The biggest thing that has stifled most people and lost the most deals on ADUs is the front-end cost, time involved, and complications. Aaron has told investors to send him case studies that he has then sent along to the state. The case studies they have asked for were things that did not work. Aaron was really surprised how open the state was to receiving feedback. Senators Wieckowski and Nicholas are very in the trenches on this, and John is pleased with what they are doing. He has even hosted them a couple times. They have even given the jurisdictions 120 days to comply or issue a permit. John has still not been able to get an answer from the state on who is going to issue the permit and how.
The law basically says if the city cannot produce the permit in a specific amount of time, it defaults to the state and is considered approved. However, there is still the question of who is responsible for the permit. John deals with the state all the time since they deal with a lot of manufactured home developments, including park developments. They also do a lot of private parcel type work as well, so they are always dealing with the state. By comparison, they are much easier to get along with than other jurisdictions since they have a standard operating procedure for manufactured. However, they do not get involved with modular since that is up to the local jurisdictions. They have never gotten involved with a site build either. If somebody wants to build either of these on their property and are stifled in excess of that 120-day window, then the question is how the state forces them to issue a permit. There are still a lot of dangling participles.
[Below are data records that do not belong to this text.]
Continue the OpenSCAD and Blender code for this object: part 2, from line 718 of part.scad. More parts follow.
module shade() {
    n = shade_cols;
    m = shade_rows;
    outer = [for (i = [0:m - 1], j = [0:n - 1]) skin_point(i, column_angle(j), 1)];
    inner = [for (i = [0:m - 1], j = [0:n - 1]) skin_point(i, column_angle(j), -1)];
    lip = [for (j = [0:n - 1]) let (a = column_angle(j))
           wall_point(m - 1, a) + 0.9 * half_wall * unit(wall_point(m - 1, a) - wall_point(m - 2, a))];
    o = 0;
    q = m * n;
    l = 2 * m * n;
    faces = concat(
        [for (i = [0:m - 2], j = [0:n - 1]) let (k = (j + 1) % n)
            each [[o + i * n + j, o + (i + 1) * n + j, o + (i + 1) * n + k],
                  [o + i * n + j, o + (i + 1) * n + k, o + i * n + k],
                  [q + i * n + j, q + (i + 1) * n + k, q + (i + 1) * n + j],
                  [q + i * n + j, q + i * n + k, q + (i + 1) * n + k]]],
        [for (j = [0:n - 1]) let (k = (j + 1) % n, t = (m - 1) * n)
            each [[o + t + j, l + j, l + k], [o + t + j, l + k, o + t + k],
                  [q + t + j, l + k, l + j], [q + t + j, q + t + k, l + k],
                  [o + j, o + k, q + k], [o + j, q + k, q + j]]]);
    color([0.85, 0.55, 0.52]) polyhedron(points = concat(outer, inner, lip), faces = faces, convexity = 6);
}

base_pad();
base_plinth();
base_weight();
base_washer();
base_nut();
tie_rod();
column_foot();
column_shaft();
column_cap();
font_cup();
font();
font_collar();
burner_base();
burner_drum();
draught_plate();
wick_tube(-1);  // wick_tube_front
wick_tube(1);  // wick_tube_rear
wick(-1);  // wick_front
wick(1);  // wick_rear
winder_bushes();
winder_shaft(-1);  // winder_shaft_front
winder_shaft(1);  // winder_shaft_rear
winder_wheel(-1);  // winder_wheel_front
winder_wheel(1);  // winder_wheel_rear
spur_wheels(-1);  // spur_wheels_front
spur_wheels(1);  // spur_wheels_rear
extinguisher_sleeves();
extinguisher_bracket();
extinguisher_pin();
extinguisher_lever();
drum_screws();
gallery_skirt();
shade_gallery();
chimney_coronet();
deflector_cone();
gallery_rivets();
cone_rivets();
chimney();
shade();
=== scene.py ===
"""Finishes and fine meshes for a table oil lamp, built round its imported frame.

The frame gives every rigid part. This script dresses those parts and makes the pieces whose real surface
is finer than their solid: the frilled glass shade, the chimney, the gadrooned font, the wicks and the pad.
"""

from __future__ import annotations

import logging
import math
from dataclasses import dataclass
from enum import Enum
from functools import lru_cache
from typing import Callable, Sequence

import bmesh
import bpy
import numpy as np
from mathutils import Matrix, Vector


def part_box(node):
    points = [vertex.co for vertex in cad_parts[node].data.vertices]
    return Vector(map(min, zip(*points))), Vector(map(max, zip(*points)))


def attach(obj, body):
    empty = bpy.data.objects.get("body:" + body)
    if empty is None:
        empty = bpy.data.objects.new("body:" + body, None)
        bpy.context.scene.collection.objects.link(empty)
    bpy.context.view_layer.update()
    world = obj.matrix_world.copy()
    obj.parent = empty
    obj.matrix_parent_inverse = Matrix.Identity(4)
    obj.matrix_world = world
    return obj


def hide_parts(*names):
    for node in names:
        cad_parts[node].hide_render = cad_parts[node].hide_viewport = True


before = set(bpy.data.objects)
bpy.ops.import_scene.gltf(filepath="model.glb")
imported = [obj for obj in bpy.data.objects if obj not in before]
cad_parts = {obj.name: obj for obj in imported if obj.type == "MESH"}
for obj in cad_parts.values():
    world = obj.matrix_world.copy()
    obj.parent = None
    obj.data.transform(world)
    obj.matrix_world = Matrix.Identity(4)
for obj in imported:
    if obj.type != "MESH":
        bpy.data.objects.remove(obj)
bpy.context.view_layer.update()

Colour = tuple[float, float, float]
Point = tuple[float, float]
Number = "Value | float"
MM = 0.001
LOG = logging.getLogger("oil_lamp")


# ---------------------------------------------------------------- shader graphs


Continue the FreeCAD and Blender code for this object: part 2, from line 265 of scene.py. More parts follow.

Aaron is communicating with different counties on this as well. He hopes to interview the economic development director for the unincorporated Riverside County and talk to them about this. San Diego County is very different from Riverside County. The price point is a low lower, so the strategies may be different. Aaron knows one investor who is taking free and clear rentals. They are doing hard money and taking it out on the primary structure to be able to build an ADU. One investor in Victorville built the same size house on a very large lot, so now she basically has a duplex.
Aaron asked how the financing world is looking, especially when it comes to stick-built and manufactured. John said this can be a problem. It primarily goes back to being able to fund the loan based on comps. The biggest problem you can run into is if you put a HUD manufacturer ADU on a property with a stick-built home. The ball is then in the court of the appraiser. If there is not another HUD manufactured home within a reasonable distance from the subject ADU, sometimes they are left going to the nearest mobile home park. This could include the rent park or a downtrodden park. The ones that have been severely neglected are the derelicts, so good luck trying to pull a comp from this. If you just spent $200K putting an ADU on your property, it wouldn’t make sense to get a comp from a mobile home park where it may only come out at $50 grand.
This is the worst-case scenario. By and large, they are actually becoming more sophisticated. The best-case scenario is that they are slowly leaning more towards allowing them and not having to go to the next mobile home on the block. You may want to look at them more as an acceptable and viable addition to the property that they can count as additional square footage. It has been a slow process and is very jurisdictional. It all comes down to how it impacts the neighborhood in which you are working.